In nuclear powerplant pumping systems (as yours seems to be)with multiple pumps operating in parallel (hence your check valves), it is customary design practice to provide both isolation valves and check valves with seat bypass orifices in order to maintain pumped fluid temperatures in temporarily isolated loops close to the that in the operating loops so as to avoid thermal shock damage to piping and/or components during startup of pumps in isolated loops. This usually causes some flow to circulate through the bypass orifices when the valves are fully seated. Hence one has a non-zero "pump (isolation valve) shutoff flow". The bypass orifice is usually sized to provide enough flow to maintain idle loop temperature within some non-damaging margin to operating loop flow, such as 50F, for example.
If this minimum flowrate is specified to the pump designer (not necessarily the pump supplier), then he may advertise it as a "shutoff flow" limit which may or may not have anything to do with requirements for safe operation of the pump, particularly if it is higher than the calculated minimum flow to keep pumped fluid temperature rise within safe limits. The other parameter of concern at very low flowrates is the stability of radial and/or axial hydraulic thrust loading on the pump impeller which can only be determined by testing at least one pump of a particular design down to flows approaching zero. This is mostly a concern for pumps/drivemotors employing fluid film rather than rolling element bearings.
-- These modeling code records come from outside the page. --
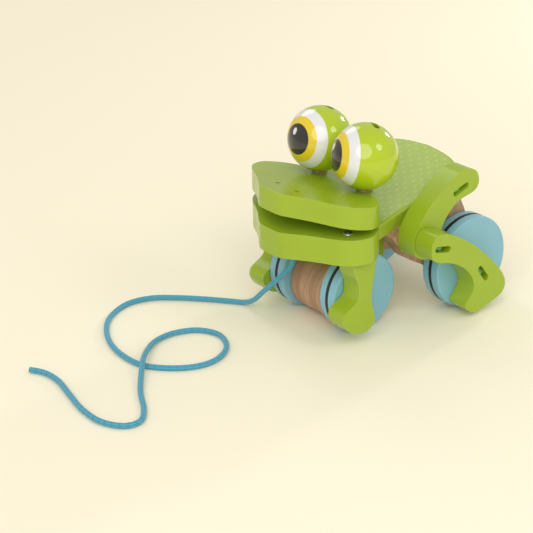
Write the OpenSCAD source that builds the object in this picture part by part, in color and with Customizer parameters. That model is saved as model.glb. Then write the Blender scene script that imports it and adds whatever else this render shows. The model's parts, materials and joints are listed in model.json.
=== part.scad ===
// Pull-along jumping frog: painted wooden boards on two off-centre axles.
// The frog faces -Y, its left side is +X, and it stands on Z = 0.

/* [Boards] */
// Thickness of the leg boards
leg_t = 17.8; // [17:0.1:18]
// Thickness of the back board
torso_t = 11; // [11:0.5:14]
// Thickness of the upper jaw
upper_t = 17.5; // [16:0.5:18]
// Thickness of the lower jaw
lower_t = 21; // [18:0.5:21]
// Half width of the jaws
jaw_half = 64; // [62:0.5:66]
// Half width of the back at the hips
hip_half = 43.6; // [43:0.1:43.7]

/* [Wheels] */
// Radius of the front wheels
front_r = 32; // [31:0.5:33]
// Radius of the rear wheels
rear_r = 38; // [37:0.5:38.5]
// Width of a wheel
wheel_w = 17; // [15:0.1:17]
// Distance between the wheel centres, front to rear
wheelbase = 94.5; // [94:0.5:98]
// How far the front wheels' bore is from their centre
front_throw = 6; // [4:0.5:7]
// How far the rear wheels' bore is from their centre
rear_throw = 5; // [3:0.5:5]
// Radius of the steel axles
axle_r = 3; // [2.5:0.1:3]

/* [Eyes] */
// Radius of an eye ball
eye_r = 26; // [24:0.5:26]
// Distance of an eye from the middle
eye_x = 26.2; // [26.2:0.1:30]

/* [Cord] */
// Diameter of the pull cord
cord_d = 4.4; // [3:0.1:4.6]

/* [Hidden] */
$fn = 64;

green = "yellowgreen";
wood = "rosybrown";
blue = "skyblue";
steel = "silver";
nose_y = -63;                                // front of the jaws, from the front wheels' centre
shift = -(wheelbase + rear_r + nose_y) / 2;  // puts the middle of the length at Y = 0
front_x = 22.2;                              // inner face of a front wheel
rear_x = 61.8 - wheel_w;                     // inner face of a rear wheel
front_leg_x = 40;                            // inner face of a front leg
thigh_x = 44;                                // inner face of a thigh
shin_x = thigh_x + leg_t + 0.4;              // inner face of a shin
cheek_x = 43.7;                              // outer face of a rear cheek
cheek_t = 14;
drum_half = 21.2;                            // half the length of the front drum
drum_r = 24.6;
run = 0.05;                                  // radial clearance of a shaft in its bore
front_axle_z = front_r - front_throw;
rear_axle_z = rear_r - rear_throw;

// The faces of the sloping boards lie at z = height + slope * y
torso_slope = 0.45;
torso_top = 72;
torso_bottom = torso_top - torso_t / cos(atan(torso_slope));
torso_front = 20;                            // where the back board begins and the lower jaw ends
lower_top = 92;
lower_bottom = lower_top - lower_t;
upper_slope = -0.17;
upper_top = 113.4;
upper_bottom = upper_top - upper_t / cos(atan(upper_slope));

eye_y = 10.5;
eye_z = upper_top + 26.1;
eye_seat = upper_top + upper_slope * eye_y;  // the jaw's top face under an eye
eye_flat = eye_z - eye_r + 0.8;              // height of the small flat under an eye
eye_gap = 0.3;                               // under that flat
eye_slot_y = 7.5;                            // middle of an eye's slot, behind the eye's middle
gaze_left = -23;                             // how far the left eye is turned
peg_r = 4;
collar_r = 6;
hip = [80.2, 103];                           // Y and Z of the pivots
knee = [43.8, 70];
hip_slot = [79.7, 104.5];
foot = [89.3, 36];
hip_angle = 18;                              // lean of each slot
knee_angle = -13;
foot_angle = -54;
ring_w = 3.2;                                // width and depth of a rubber ring
ring_depth = 2.4;
rim_round = 1.4;
slot_l = 17;
slot_w = 5;
slot_depth = 8;
elastic_r = 1.9;
elastic_bend = 4;                            // radius of the loop an elastic makes in its slot
pin_r = 2.5;
tack_at = [47, -24.5];                       // screw in the mouth that holds a front leg
tack_l = 28;
dowel_at = [49, -10];                        // dowel that helps it
dowel_r = 3;
dowel_l = 26;
dowel_deep = 12;                             // how far a dowel goes into its leg
knot_at = [-7, -33, 74];
knot_r = 2.5;

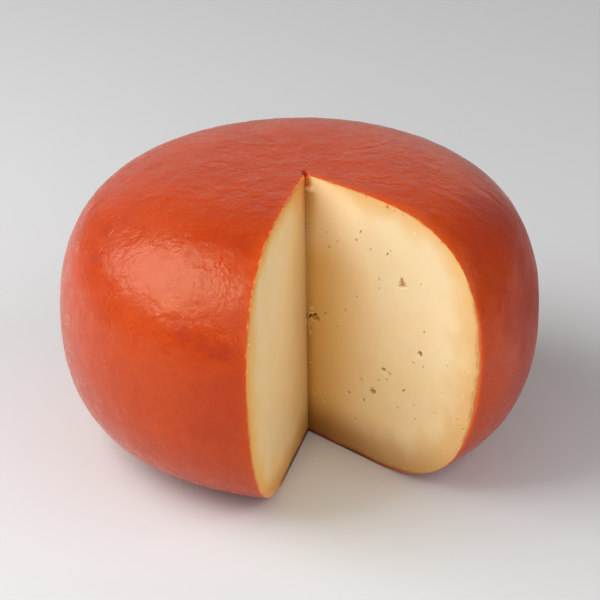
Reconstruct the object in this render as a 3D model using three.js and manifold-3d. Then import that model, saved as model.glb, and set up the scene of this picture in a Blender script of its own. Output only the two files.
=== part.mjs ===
// A wheel of young cheese in a thin orange-red rind, with a sixth of it cut out as a wedge.
// Millimetres, +Z up. The origin is the middle of the flat base. The gap that the wedge left
// opens towards +X and -Y, and its two cut faces show the pale paste with its small eyes.
import * as THREE from 'three';
import { mergeVertices } from 'three/addons/utils/BufferGeometryUtils.js';
import Module from 'manifold-3d';

const wasm = await Module();
wasm.setup();

// Driving dimensions of the wheel. The belt is its widest circle.
const WHEEL_RADIUS = 110;
const TOP_RISE = 65.3; // from the belt up to the middle of the top
const BOTTOM_DROP = 65; // from the belt down to where the bottom would end, were it not pressed flat
const PRESSED_FLAT = 0.9; // how much the wheel's weight has taken off the bottom
const BELT_HEIGHT = BOTTOM_DROP - PRESSED_FLAT;

// Each half of the outline is a quarter of a superellipse, (r / R)^across + (z / rise)^up = 1
const TOP_CURVE = { rise: TOP_RISE, across: 4.36, up: 2.11 };
const BOTTOM_CURVE = { rise: BOTTOM_DROP, across: 5, up: 2.3 };

// A wheel turned by hand while it ripens is never quite round: waves of the radius round the wheel
const ROUND_WAVES = [
  { count: 2, depth: 0.35, phase: 0.7 },
  { count: 3, depth: 0.2, phase: 2.1 },
  { count: 5, depth: 0.1, phase: 4 },
];

// The cut: where its tip line passes the belt, how far it leans from there, and the two faces.
// Directions are degrees about +Z from +X, and a hand-held knife twists a face as it goes down.
const TIP = new THREE.Vector2(5.6, -3.2);
const TIP_LEAN = new THREE.Vector2(-0.0148, 0.0208); // sideways travel for each millimetre up
const RIGHT_FACE = { direction: -14.35, twist: 0.0489 }; // twist is degrees for each millimetre up
const LEFT_FACE = { direction: -75.66, twist: -0.012 };

// Mesh fineness
const TURN_SEGMENTS = 96;
const TOP_STEPS = 18;
const BOTTOM_STEPS = 16;
const CUT_STEPS = 12;

// The eyes and tears wide enough to see from a step away, all in the right cut face. Each is a
// hollow: how far out from the tip line and up from the base it lies, its width, height and depth,
// and its turn in the plane of the face. The first three are one tear beside the tip line, the next
// two a three-cornered eye, and then come a round one, a split, a pit and three small ones.
const EYES = [
  { out: 2.4, up: 60, wide: 3, tall: 1.9, deep: 2.2, turn: 8 },
  { out: 6.2, up: 59.9, wide: 2.1, tall: 3.8, deep: 2.4, turn: 42 },
  { out: 4.4, up: 58.7, wide: 5.8, tall: 2.6, deep: 1.1, turn: -8 },
  { out: 56.5, up: 93.9, wide: 2.2, tall: 4, deep: 2, turn: 6 },
  { out: 57, up: 91.6, wide: 5.4, tall: 2.4, deep: 2.2, turn: 16 },
  { out: 68.7, up: 62.5, wide: 2.9, tall: 2.9, deep: 2.4, turn: 0 },
  { out: 47.3, up: 47.9, wide: 3.2, tall: 1.6, deep: 1.6, turn: 14 },
  { out: 50.9, up: 47.3, wide: 3, tall: 1.2, deep: 1.4, turn: -26 },
  { out: 41.1, up: 34.8, wide: 4.6, tall: 2.2, deep: 2, turn: 12 },
  { out: 29.8, up: 105.5, wide: 2, tall: 1.6, deep: 1.4, turn: 0 },
  { out: 26.2, up: 29.1, wide: 2, tall: 1.6, deep: 1.4, turn: 14 },
  { out: 35.8, up: 28.7, wide: 1.7, tall: 1.7, deep: 1.4, turn: 0 },
];
const EYE_RAGGEDNESS = 0.16;

const radians = THREE.MathUtils.degToRad;

function solidFrom(geometry) {
  const bare = geometry.clone();
  bare.deleteAttribute('normal');
  bare.deleteAttribute('uv');
  const merged = mergeVertices(bare, 1e-4);
  return new wasm.Manifold(
    new wasm.Mesh({
      numProp: 3,
      vertProperties: merged.attributes.position.array,
      triVerts: new Uint32Array(merged.index.array),
    }),
  );
}

function geometryFrom(solid) {
  const { vertProperties, triVerts } = solid.getMesh();
  const geometry = new THREE.BufferGeometry();
  geometry.setAttribute('position', new THREE.BufferAttribute(vertProperties, 3));
  geometry.setIndex(new THREE.BufferAttribute(triVerts, 1));
  geometry.computeVertexNormals();
  return geometry;
}

function moveVertices(geometry, move) {
  const position = geometry.attributes.position;
  const point = new THREE.Vector3();
  for (let i = 0; i < position.count; i++) {
    move(point.fromBufferAttribute(position, i));
    position.setXYZ(i, point.x, point.y, point.z);
  }
  return geometry;
}

// Points of a superellipse's quarter from its axis, at 90 degrees, out to the belt, at 0 degrees
function curvePoint(curve, angle) {
  const r = WHEEL_RADIUS * Math.pow(Math.cos(angle), 2 / curve.across);
  const z = curve.rise * Math.pow(Math.sin(angle), 2 / curve.up);
  return new THREE.Vector2(r, z);
}

// The half outline of the wheel, from the middle of the base, round the side, to the middle of the top
function wheelOutline() {
  const quarter = Math.PI / 2;
  const flatAngle = Math.asin(Math.pow(BELT_HEIGHT / BOTTOM_DROP, BOTTOM_CURVE.up / 2));
  const points = [new THREE.Vector2(0, 0)];
  for (let i = 0; i <= BOTTOM_STEPS; i++) {
    const point = curvePoint(BOTTOM_CURVE, flatAngle * (1 - i / BOTTOM_STEPS));
    points.push(new THREE.Vector2(point.x, BELT_HEIGHT - point.y));
  }
  for (let i = 1; i < TOP_STEPS; i++) {
    const point = curvePoint(TOP_CURVE, (quarter * i) / TOP_STEPS);
    points.push(new THREE.Vector2(point.x, BELT_HEIGHT + point.y));
  }
  points.push(new THREE.Vector2(0, BELT_HEIGHT + TOP_RISE));
  return points;
}

function outOfRound(point) {
  const angle = Math.atan2(point.y, point.x);
  let change = 0;
  for (const wave of ROUND_WAVES) {
    change += wave.depth * Math.cos(wave.count * angle + wave.phase);
  }
  const scale = 1 + change / WHEEL_RADIUS;
  point.x *= scale;
  point.y *= scale;
}

function wholeWheel() {
  const turned = new THREE.LatheGeometry(wheelOutline(), TURN_SEGMENTS).rotateX(Math.PI / 2);
  return solidFrom(moveVertices(turned, outOfRound));
}

function tipAt(height) {
  return TIP.clone().addScaledVector(TIP_LEAN, height - BELT_HEIGHT);
}

function faceDirectionAt(face, height) {
  const angle = radians(face.direction + face.twist * (height - BELT_HEIGHT));
  return new THREE.Vector2(Math.cos(angle), Math.sin(angle));
}

// What the knife took out: a triangle with its corner on the tip line, swept up past the top
function missingWedge() {
  const reach = 2 * WHEEL_RADIUS;
  const clearance = 5;
  const depth = BELT_HEIGHT + TOP_RISE + 2 * clearance;
  const corner = new THREE.Shape([new THREE.Vector2(0, 0), new THREE.Vector2(1, 0), new THREE.Vector2(0, 1)]);
  const swept = new THREE.ExtrudeGeometry(corner, { depth, steps: CUT_STEPS, bevelEnabled: false });
  return solidFrom(
    moveVertices(swept, (point) => {
      const height = point.z - clearance;
      const place = tipAt(height);
      place.addScaledVector(faceDirectionAt(LEFT_FACE, height), point.x * reach);
      place.addScaledVector(faceDirectionAt(RIGHT_FACE, height), point.y * reach);
      point.set(place.x, place.y, height);
    }),
  );
}

// A hollow in the right cut face: a ragged ball, squeezed and turned in the plane of the face
function eyeHollow(eye) {
  const along = faceDirectionAt(RIGHT_FACE, eye.up);
  const outward = new THREE.Vector3(along.x, along.y, 0);
  const upward = new THREE.Vector3(0, 0, 1);
  const inward = new THREE.Vector3().crossVectors(outward, upward);
  const tip = tipAt(eye.up);
  const centre = new THREE.Vector3(tip.x, tip.y, eye.up).addScaledVector(outward, eye.out);
  const ball = moveVertices(new THREE.IcosahedronGeometry(1, 1), (point) => {
    const ragged = Math.sin(5 * point.x + eye.out) * Math.cos(4 * point.y + eye.up);
    point.multiplyScalar(1 + EYE_RAGGEDNESS * ragged);
  });
  ball.scale(eye.wide / 2, eye.tall / 2, eye.deep);
  ball.rotateZ(radians(eye.turn));
  ball.applyMatrix4(new THREE.Matrix4().makeBasis(outward, upward, inward).setPosition(centre));
  return solidFrom(ball);
}

function cheese() {
  let solid = wholeWheel().subtract(missingWedge());
  for (const eye of EYES) {
    solid = solid.subtract(eyeHollow(eye));
  }
  const rind = new THREE.MeshStandardMaterial({ color: 0xc8461f, roughness: 0.42, metalness: 0 });
  const mesh = new THREE.Mesh(geometryFrom(solid), rind);
  mesh.name = 'cheese_wheel';
  return mesh;
}

const gouda = new THREE.Group();
gouda.add(cheese());

export default gouda;
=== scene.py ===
"""A gouda wheel in an orange-red rind, with a wedge cut out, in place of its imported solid. Metres, +Z up.

It is one closed mesh of the solid's own form: the rind as a grid of rings, and each cut face as a sheet of
triangles that is dense along the rind and round the eyes.
"""

import math
from collections import namedtuple

import bmesh
import bpy
import numpy as np
from mathutils import Matrix, Vector, geometry, noise


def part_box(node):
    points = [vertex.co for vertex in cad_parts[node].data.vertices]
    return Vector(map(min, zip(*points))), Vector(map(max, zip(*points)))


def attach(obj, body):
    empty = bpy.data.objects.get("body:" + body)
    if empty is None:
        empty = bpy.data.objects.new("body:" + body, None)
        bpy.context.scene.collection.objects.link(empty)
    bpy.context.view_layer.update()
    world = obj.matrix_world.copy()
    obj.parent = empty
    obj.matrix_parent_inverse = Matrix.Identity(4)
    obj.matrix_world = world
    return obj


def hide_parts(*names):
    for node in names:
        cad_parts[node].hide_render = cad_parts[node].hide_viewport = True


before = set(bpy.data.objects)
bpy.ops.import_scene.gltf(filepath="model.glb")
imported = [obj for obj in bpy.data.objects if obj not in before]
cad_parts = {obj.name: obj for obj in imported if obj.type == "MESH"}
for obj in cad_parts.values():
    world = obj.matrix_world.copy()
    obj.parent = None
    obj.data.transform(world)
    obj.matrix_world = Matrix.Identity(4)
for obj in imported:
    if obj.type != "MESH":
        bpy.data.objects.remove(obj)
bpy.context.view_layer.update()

MM = 0.001
base_corner, top_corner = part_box("cheese_wheel")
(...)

Since the isolation valve seat bypass orifices may become increasing constricted with operating time (say by high velocity flow-induced electrokinetic corrosion deposit buildup at the orifice ID), then a range of non-zero bypass flowrates may need to be specified by the user. Unless the pump designer can tell you that temperature rise, cavitation or radial/axial hyraulic thrust instability actually dictate his indicated non-zero "shutoff flow", then I would not be concerned about operating the pump anywhere within a deliberately selected and specified shutoff flow range that is related to temperature control seat bypass orifices in isolation/check valves.